Courthouse News columnist; racehorse owner and breeder; one of those guys who always got picked last.

Don’t despair, fans of college diversity and social justice. All is not lost now that the conservatives on the U.S. Supreme Court seem intent on doing away with affirmative action.

There’s a better way to spread social justice on campus. All you have to do is use an admissions criterion that no conservative can argue with: money.

Think about it. Schools with high tuitions discriminate against those who can’t afford it (or don’t want to go into permanent debt). Schools that admit “legacy” kids with parents who donate discriminate against kids with parents who had to scrap for a living. Heck, even schools that hand out scholarships discriminate against kids who don’t get scholarships.

All of the above use money — as opposed to race — as an admissions consideration.

Financial diversification makes more sense than racial diversification. You don’t promote social justice by favoring minority students who happen to come from wealthy families. You promote it by giving a break to people who need it.

If that happens to help minorities, well, so be it.

A conservative politician who really wants their kids to get into an Ivy League school can’t argue that money shouldn’t be a consideration for admission. Well, at least not with a straight face.

I know what some of you are thinking. There will be schools who decide that rich kids should get preference. True enough, but that’s happening anyway. The idea here is to give institutions that care about diversity a way of getting it.

I realize there are drawbacks to financial diversification. There will be desperate parents who try to hide their income. They’ll shop at Goodwill for clothes before taking campus tours and grit their teeth while resisting the urge to post vacation photos on Facebook.

Some of those parents will get away with it but most won’t. The temptation to ship nice clothes to school and pay for trips home will be too great. They will be exposed.

What about rich kids who don’t get a spot that’s filled with less-deserving poor kids?

Something tells me they’ll be all right.

Obvious scenario. I have to admit I don’t quite understand why people on the right are so against racial diversity — aside from, you know, racism.

Supposing they win the Supreme Court case. How is the winning side going to react when, in the near future, an incoming class at, say, Harvard, consists only of Asians and Jews based on grades and test scores?

We may be surprised to discover that the Founding Fathers originally intended some form of affirmative action.

Department of Irony. All heck may have broken loose over last week’s election by the time this gets read, but I have to make note of the deliciously ironic ruling last week just before the election from a Texas appeals court.

A conservative rich guy named Fredric Eshelman sued True the Vote Inc. and a bunch of other defendants to get his $2.5 million donation back because the defendants failed to find evidence of election fraud.

Why did he lose?

“Because there is no evidence that Eshelman’s gift was conditional….”
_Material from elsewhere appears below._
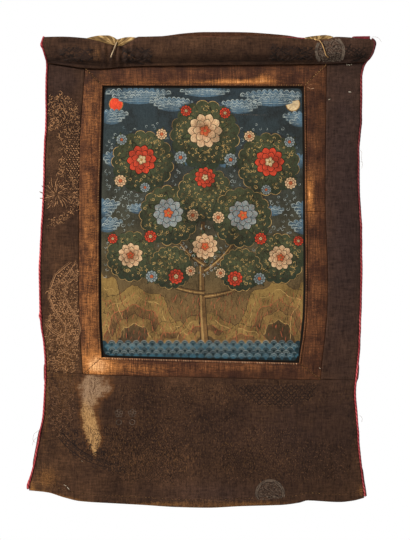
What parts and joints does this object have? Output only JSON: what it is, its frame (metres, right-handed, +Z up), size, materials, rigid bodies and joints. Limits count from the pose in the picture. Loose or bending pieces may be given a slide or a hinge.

At least the guy in consistent about not needing evidence.

Another billionaire scamp. While many of you have been busy bashing one billionaire — Elon Musk — you may have missed some fun antics from another one — Richard Branson.

I refer you to a ruling last week from a federal judge in New York in which we learn that Virgin Galactic and/or its officers in July last year declared Branson’s space flight a “complete success.” This boosted the company’s stock price.

Unfortunately, the flight wasn’t quite so successful. There was enough of a flight path deviation that the Federal Aviation Administration stepped in to investigate.

Apparently, really rich guys can’t be trusted.

By the way, if you’ve even considered a space flight, I recommend you read this ruling. When you’re done, you’ll stop considering space flights.